高速交通整備・田舎の人口減少をかえって加速 藻谷日本政策投資銀行地域振興部参事役

2008年03月03日 11:00

 日本政策投資銀行地域振興部参事役の藻谷浩介氏は「地域間格差の実態と問題の本当の所在」と題した報告を2月27日総務省で開かれた定住自立圏構想研究会で行った。藻谷氏は「道路整備や新幹線整備の建設推進派」とされているが、報告資料は大胆な内容になっている。以下はその一部。

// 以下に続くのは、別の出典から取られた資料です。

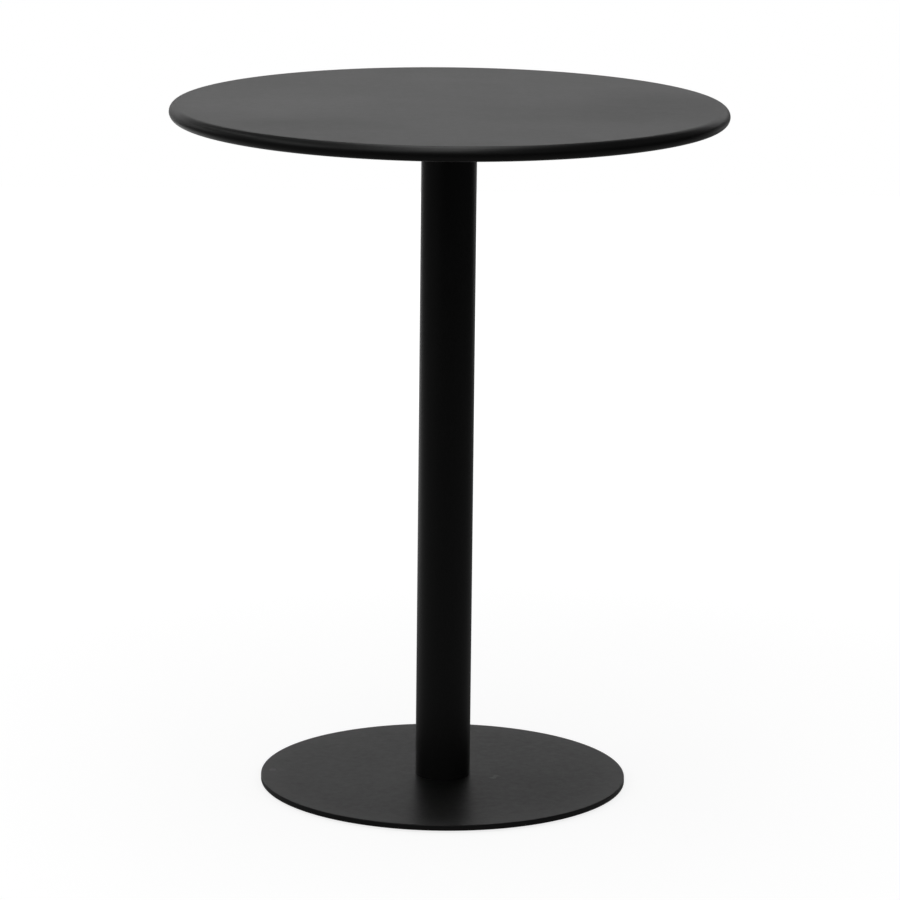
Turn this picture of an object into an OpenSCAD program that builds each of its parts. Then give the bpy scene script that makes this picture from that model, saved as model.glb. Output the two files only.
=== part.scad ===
// Bistro table: a pressed steel top on a round tube column and a flat disc base.
// Millimetres, +Z up, origin on the floor under the middle of the column.
// The top, the column and the base come apart: four bolts hold the top to the column's flange,
// and four countersunk screws hold the column to the base. The rest is welded.

/* [Table] */
// Height of the top surface above the floor
table_h = 750; // [600:10:1100]

/* [Tabletop] */
// Outer diameter of the tabletop
top_d = 600; // [500:10:800]
// Radius of the half-round rim, which is half of the rim's depth
rim_r = 8; // [8:0.5:12]
// Thickness of the sheet that the top is pressed from
sheet_t = 1.5; // [1:0.1:2]
// Width of the flat lip that the rim turns in underneath
lip_w = 7; // [4:1:15]

/* [Braces] */
// Width of the flat tubes that stiffen the top
brace_w = 25; // [20:1:40]
// Height of the brace tubes
brace_h = 10; // [10:0.5:12]
// Wall thickness of the brace tubes
brace_wall = 1.5; // [1:0.1:2]
// Free gap between a brace's end and the rim's lip
brace_gap = 25; // [15:1:60]

/* [Mounting plates] */
// Side of the square plate welded under the braces
mount_side = 170; // [150:5:200]
// Thickness of that plate
mount_t = 4; // [4:0.5:6]
// Side of the square flange welded on top of the column
flange_side = 150; // [140:5:170]
// Thickness of the flange
flange_t = 4; // [4:0.5:6]
// Spacing of the four bolts along X and along Y
bolt_spacing = 100; // [90:1:110]

/* [Column] */
// Outer diameter of the column tube
column_d = 60; // [57:1:76]
// Wall thickness of the column tube
column_wall = 2; // [1.5:0.5:3]
// Thickness of the disc welded into the foot of the column
foot_disc_t = 10; // [8:1:16]

/* [Base] */
// Diameter of the base plate
base_d = 400; // [350:10:550]
// Thickness of the base plate
base_t = 6; // [6:0.5:12]
// Radius that softens the base plate's upper edge
base_edge_r = 1; // [0.5:0.25:2]
// Number of glides under the base plate
glide_count = 4; // [3:1:6]
// Diameter of one glide
glide_d = 24; // [18:1:40]
// Thickness of the glides, which is the gap under the base plate
glide_t = 2; // [1.5:0.5:6]

/* [Fasteners] */
// Length of the hexagon bolts that hold the top, measured under their heads
bolt_l = 20; // [16:1:20]
// Overall length of the countersunk screws that hold the column to the base
screw_l = 16; // [12:1:16]

/* [Hidden] */
$fn = 96;
hex_sides = 6;
eps = 0.01;                     // how far a cutter runs past the face that it cuts
fit_gap = 0.05;                 // radial gap of a part in its hole

// Heights, from the floor up
base_z = glide_t;
base_top_z = base_z + base_t;
sheet_z = table_h - sheet_t;    // underside of the top's sheet
rim_z = table_h - 2 * rim_r;    // underside of the rim
brace_z = sheet_z - brace_h;
mount_z = brace_z - mount_t;
flange_z = mount_z - flange_t;

// Tabletop
rim_centre_r = top_d / 2 - rim_r;
lip_r = rim_centre_r - lip_w;

// Braces
brace_half_l = lip_r - brace_gap;
brace_corner_r = 1.5;
short_brace_l = brace_half_l - brace_w / 2;

// Column
column_r = column_d / 2;
bore_r = column_r - column_wall;
foot_disc_r = bore_r - 0.1;
foot_bevel = 3;                 // bevel on the foot disc that its weld fills
vent_d = 12;                    // vent in both end plates, for the coating line
plate_corner_r = 12;

// Welds
stitch_l = 20;                  // length of one stitch
stitch_leg = 3;
stitches = 4;                   // stitches along each side of each arm of the cross
stitch_first = 110;             // middle of the innermost stitch, from the column's axis
flange_leg = 4;

// Hexagon bolts with plain and spring washers under the flange, and nuts welded on the plate
thread_d = 8;
clearance_d = thread_d + 1;
head_flats = 13;                // across the flats of a bolt's head
head_h = 5.3;
nut_flats = 14;
nut_h = 6.5;
hex_chamfer = 0.3;              // how far the chamfer cuts in from the middle of a flat
washer_d = 16;
washer_bore_d = 8.4;
washer_t = 1.6;
spring_d = 14.8;
spring_t = 2;
spring_gap = 1.2;               // split in the spring washer
washer_z = flange_z - washer_t;
spring_z = washer_z - spring_t;

// Countersunk screws, up through the base plate
screw_circle_r = 18;
screw_start_angle = 45;
screws = 4;
csk_d = 16;                     // flush head, a 90 degree cone
socket_flats = 5;
socket_h = 2.5;

// Glides
glide_circle_r = base_d / 2 - 25;
glide_start_angle = 45;
stem_d = 6;
stem_h = 4;
stem_hole_h = 4.4;
glide_edge_r = 1;

// ---- shared shapes ----

// Places its children at the four corners of a square.
module at_corners(spacing) {
    for (x = [-1, 1], y = [-1, 1])
        translate([x * spacing / 2, y * spacing / 2, 0]) children();
}

// Places its children evenly on a circle, each turned with its place.
module on_circle(radius, count, start = 0) {
    for (i = [0:count - 1])
        rotate([0, 0, start + i * 360 / count]) translate([radius, 0, 0]) children();
}

// A flat rectangle with rounded corners.
module rounded_rectangle(size_x, size_y, corner_r) {
    square([size_x - 2 * corner_r, size_y], center = true);
    square([size_x, size_y - 2 * corner_r], center = true);
    for (x = [-1, 1], y = [-1, 1])
        translate([x * (size_x / 2 - corner_r), y * (size_y / 2 - corner_r)]) circle(corner_r);
}

// A hexagonal prism, measured across its flats.
module hexagon(across_flats, height) {
    cylinder(r = across_flats / sqrt(3), h = height, $fn = hex_sides);
}

// A hexagon whose corners a cone cuts back at its lower end, as on a bolt's head.
module chamfered_hexagon(across_flats, height) {
    cone_r = across_flats / 2 - hex_chamfer;
    intersection() {
        hexagon(across_flats, height);
        cylinder(r1 = cone_r, r2 = cone_r + 2 * height, h = height);
    }
}

// A flat tube along +X that starts at the origin.
module flat_tube(length) {
    rotate([90, 0, 90]) linear_extrude(length) difference() {
        rounded_rectangle(brace_w, brace_h, brace_corner_r);
        square([brace_w - 2 * brace_wall, brace_h - 2 * brace_wall], center = true);
    }
}

// A straight fillet weld along X, centred on the origin. It fills the corner between a wall
// on its -Y side and a ceiling above it.
module fillet_weld(length, leg) {
    rotate([90, 0, 90]) translate([0, 0, -length / 2])
        linear_extrude(length) polygon([[0, 0], [leg, 0], [0, -leg]]);
}

// ---- tabletop and its stiffening ----

// The half-round outline of the tabletop at a distance inside its outer face.
module rim_outline(inset) {
    height = 2 * (rim_r - inset);
    translate([0, rim_z + inset]) square([rim_centre_r, height]);
    translate([rim_centre_r, rim_z + rim_r]) circle(rim_r - inset);
}

// A sheet whose rim rolls down and back in, to a flat lip with a rounded edge.
module tabletop() {
    color("#232324") rotate_extrude() {
        difference() {
            rim_outline(0);
            rim_outline(sheet_t);
            translate([0, rim_z - eps]) square([lip_r, sheet_t + 2 * eps]);
        }
        translate([lip_r, rim_z + sheet_t / 2]) circle(sheet_t / 2);
    }
}

module brace_long() {
    color("#1c1c1d") translate([-brace_half_l, 0, brace_z + brace_h / 2])
        flat_tube(2 * brace_half_l);
}

// One arm of the cross, butted against the side of the long brace.
module brace_short(angle) {
    color("#1c1c1d") rotate([0, 0, angle])
        translate([brace_w / 2, 0, brace_z + brace_h / 2]) flat_tube(short_brace_l);
}

// Stitches between the braces' sides and the sheet above them.
module brace_welds() {
    pitch = (brace_half_l - stitch_l / 2 - stitch_first) / (stitches - 1);
    color("#1c1c1d") for (angle = [0:90:270], side = [0, 1], i = [0:stitches - 1])
        rotate([0, 0, angle]) mirror([0, side, 0])
            translate([stitch_first + i * pitch, brace_w / 2, sheet_z])
                fillet_weld(stitch_l, stitch_leg);
}

module mount_plate() {
    color("#1c1c1d") translate([0, 0, mount_z]) difference() {
        linear_extrude(mount_t) rounded_rectangle(mount_side, mount_side, plate_corner_r);
        at_corners(bolt_spacing) translate([0, 0, -eps])
            cylinder(d = clearance_d, h = mount_t + 2 * eps);
    }
}

// Stitches between the plate's four edges and the braces above them.
module mount_plate_welds() {
    color("#1c1c1d") for (angle = [0:90:270])
        rotate([0, 0, angle]) translate([mount_side / 2, 0, brace_z]) rotate([0, 0, -90])
            fillet_weld(stitch_l, stitch_leg);
}

// ---- bolts between the top and the column ----

// Four nuts on top of the mounting plate, between the braces.
module weld_nuts() {
    color("#1c1c1d") at_corners(bolt_spacing) translate([0, 0, brace_z + nut_h]) mirror([0, 0, 1])
        difference() {
            chamfered_hexagon(nut_flats, nut_h);
            translate([0, 0, -eps]) cylinder(d = thread_d, h = nut_h + 2 * eps);
        }
}

module flange_bolts() {
    color("#b9bcc0") at_corners(bolt_spacing) {
        translate([0, 0, spring_z - head_h]) chamfered_hexagon(head_flats, head_h);
        translate([0, 0, spring_z - eps])
            cylinder(d = thread_d - 2 * fit_gap, h = bolt_l + eps);
    }
}

module washer(outer_d, thickness) {
    difference() {
        cylinder(d = outer_d, h = thickness);
        translate([0, 0, -eps]) cylinder(d = washer_bore_d, h = thickness + 2 * eps);
    }
}

module flange_washers() {
    color("#b9bcc0") at_corners(bolt_spacing) translate([0, 0, washer_z])
        washer(washer_d, washer_t);
}

module spring_washers() {
    color("#a9acb0") at_corners(bolt_spacing) translate([0, 0, spring_z]) difference() {
        washer(spring_d, spring_t);
        rotate([0, 30, 0]) translate([0, -spring_gap / 2, -spring_t])
            cube([spring_d, spring_gap, 4 * spring_t]);
    }
}

// ---- column ----

module column_flange() {
    color("#1c1c1d") translate([0, 0, flange_z]) difference() {
        linear_extrude(flange_t) rounded_rectangle(flange_side, flange_side, plate_corner_r);
        at_corners(bolt_spacing) translate([0, 0, -eps])
            cylinder(d = clearance_d, h = flange_t + 2 * eps);
        translate([0, 0, -eps]) cylinder(d = vent_d, h = flange_t + 2 * eps);
    }
}

module flange_weld() {
    color("#1c1c1d") rotate_extrude()
        polygon([[column_r, flange_z], [column_r + flange_leg, flange_z],
                 [column_r, flange_z - flange_leg]]);
}

module column_tube() {
    length = flange_z - base_top_z;
    color("#202021") translate([0, 0, base_top_z]) difference() {
        cylinder(r = column_r, h = length);
        translate([0, 0, -eps]) cylinder(r = bore_r, h = length + 2 * eps);
    }
}

module foot_disc() {
    color("#1c1c1d") translate([0, 0, base_top_z]) difference() {
        union() {
            cylinder(r1 = foot_disc_r - foot_bevel, r2 = foot_disc_r, h = foot_bevel);
            translate([0, 0, foot_bevel]) cylinder(r = foot_disc_r, h = foot_disc_t - foot_bevel);
        }
        on_circle(screw_circle_r, screws, screw_start_angle) translate([0, 0, -eps])
            cylinder(d = thread_d, h = foot_disc_t + 2 * eps);
        translate([0, 0, -eps]) cylinder(d = vent_d, h = foot_disc_t + 2 * eps);
    }
}

// Fills the foot disc's bevel, flush with the end of the tube.
module foot_weld() {
    color("#1c1c1d") rotate_extrude() translate([0, base_top_z])
        polygon([[foot_disc_r - foot_bevel, 0], [bore_r, 0],
                 [bore_r, foot_bevel], [foot_disc_r, foot_bevel]]);
}

// ---- base ----

// A cone and shank for a countersunk screw, from its flush head upwards.
module countersunk(shank_d, head_d, length) {
    cone_h = (head_d - shank_d) / 2;
    cylinder(d1 = head_d, d2 = shank_d, h = cone_h);
    translate([0, 0, cone_h - eps]) cylinder(d = shank_d, h = length - cone_h + eps);
}

module base_plate() {
    plate_r = base_d / 2;
    color("#2b2b2c") difference() {
        rotate_extrude() translate([0, base_z]) {
            square([plate_r - base_edge_r, base_t]);
            square([plate_r, base_t - base_edge_r]);
            translate([plate_r - base_edge_r, base_t - base_edge_r]) circle(base_edge_r);
        }
        on_circle(screw_circle_r, screws, screw_start_angle) translate([0, 0, base_z - eps])
            countersunk(clearance_d, csk_d + 2 * fit_gap, base_t + 2 * eps);
        on_circle(glide_circle_r, glide_count, glide_start_angle) translate([0, 0, base_z - eps])
            cylinder(d = stem_d, h = stem_hole_h + eps);
    }
}

module base_screws() {
    color("#3a3a3c") on_circle(screw_circle_r, screws, screw_start_angle)
        translate([0, 0, base_z]) difference() {
            countersunk(thread_d - 2 * fit_gap, csk_d, screw_l);
            translate([0, 0, -eps]) hexagon(socket_flats, socket_h + eps);
        }
}

// One nylon glide: a disc with a softened lower edge, and a stem pressed into the base plate.
module glide(index) {
    angle = glide_start_angle + (index - 1) * 360 / glide_count;
    glide_r = glide_d / 2;
    color("#1a1a1a") rotate([0, 0, angle]) translate([glide_circle_r, 0, 0]) rotate_extrude() {
        translate([0, glide_edge_r]) square([glide_r, glide_t - glide_edge_r]);
        square([glide_r - glide_edge_r, glide_t]);
        intersection() {
            translate([glide_r - glide_edge_r, glide_edge_r]) circle(glide_edge_r);
            square([glide_r, glide_t]);
        }
        square([stem_d / 2 - fit_gap, glide_t + stem_h]);
    }
}

// ---- nodes ----

tabletop();
brace_long();
brace_short(-90);  // brace_front
brace_short(90);  // brace_back
brace_welds();
mount_plate();
mount_plate_welds();
weld_nuts();
flange_bolts();
flange_washers();
spring_washers();
column_flange();
flange_weld();
column_tube();
foot_disc();
foot_weld();
base_plate();
base_screws();
for (i = [1:glide_count])
    glide(i);
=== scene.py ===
"""Looks of a round bistro table: a rolled steel top, a tube column and a disc base, in black.

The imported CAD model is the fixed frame. Every size comes from its nodes, or is a named value of
the class that uses it, in metres. Pieces are shaped with modelling operators and dressed with
procedural finishes, and the camera stands where the photograph's camera stood.
"""

import logging
import math
from dataclasses import dataclass, field
from enum import Enum
from functools import cached_property
from typing import Callable, Iterable, Sequence

import bmesh
import bpy
from mathutils import Matrix, Vector
from mathutils.bvhtree import BVHTree


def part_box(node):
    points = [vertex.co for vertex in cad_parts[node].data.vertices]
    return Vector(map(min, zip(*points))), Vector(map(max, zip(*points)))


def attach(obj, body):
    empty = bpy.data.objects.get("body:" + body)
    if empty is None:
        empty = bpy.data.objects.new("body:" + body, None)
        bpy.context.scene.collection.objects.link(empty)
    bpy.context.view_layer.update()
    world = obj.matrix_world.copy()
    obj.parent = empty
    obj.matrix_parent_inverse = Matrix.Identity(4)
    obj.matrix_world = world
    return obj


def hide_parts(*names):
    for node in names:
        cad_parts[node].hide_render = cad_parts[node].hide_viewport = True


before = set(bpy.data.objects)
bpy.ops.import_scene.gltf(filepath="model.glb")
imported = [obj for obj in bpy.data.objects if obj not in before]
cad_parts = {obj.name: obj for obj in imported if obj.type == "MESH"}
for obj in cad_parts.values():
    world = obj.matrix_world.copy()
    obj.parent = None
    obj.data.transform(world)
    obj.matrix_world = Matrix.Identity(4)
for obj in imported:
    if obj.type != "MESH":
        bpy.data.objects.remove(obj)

LOG = logging.getLogger("bistro_table")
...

 道路行政で関心を呼んでいるが、高速交通整備について、藻谷氏は「住民の生活は便利になるが、経済面、人口面ではマイナスの方が大きい」と分析。その理由として、(1)観光客の増加は1年だけで、数年後には逆に前より少なくなる。結果、旅館など宿泊施設の淘汰が進む(2)支店や営業所が大きな町に統廃合(あるいは減員)される。(3)女性や若者が大きい町に買い物に行けるようになり、地元商店の淘汰が進む。(4)都市に住む子どもが週末に簡単に親の様子を見にいけるようになり、Uターンが減る。(5)こうした要因から、田舎の人口減少はかえって加速する、とみている。

  また、日本の人口構造から、「少なくとも今後、半世紀、日本の20歳から59歳までの人口は構造的に減少を続ける。就業者数もこれに連動して減少する。20歳から59歳までの人口減少は10年で700万人というようなペースであり、これを受けて移民受け入れや今更の出生者数増加努力で補うのは不可能」。また、「就業者数の減少は人手不足を招き、失業率の低下や機械化・情報化への投資増加を生じさせ、生産性の向上による企業収益の向上につながるが、就業者数の減少は可処分所得の減少であり、多くの商品の消費が年々冷え込むこととなり、小売販売額の低下は止まらない」と厳しい状況を提示している。

 特に、20歳から59歳にしか消費されない戸建住宅、ファミリーカー、オフィス、通勤定期、職場旅行、結婚式などを例にあげ、この業界が厳しい影響を受けることをあげている。

  こうした時代に対応するため、「江戸時代の以前の農民のように、男性も子育てという重労働を分担するように、男性の育児分担を当たり前の社会にする」。また、労働力の確保のためには「移民受け入れの前に、女性と高齢者を活用する。女性就労率を2割にすれば1000万人以上の労働者が増える」。福祉・年金は「同じ世代の互助にすることにより、問題が解決する」。産業は「安価大量生産販売から高価少量生産販売に切り替える」「高齢経営者の世代交代こそ最重要課題」。まちづくりは市街地再集中をはかり、新たな開発を停止することなどをあげている。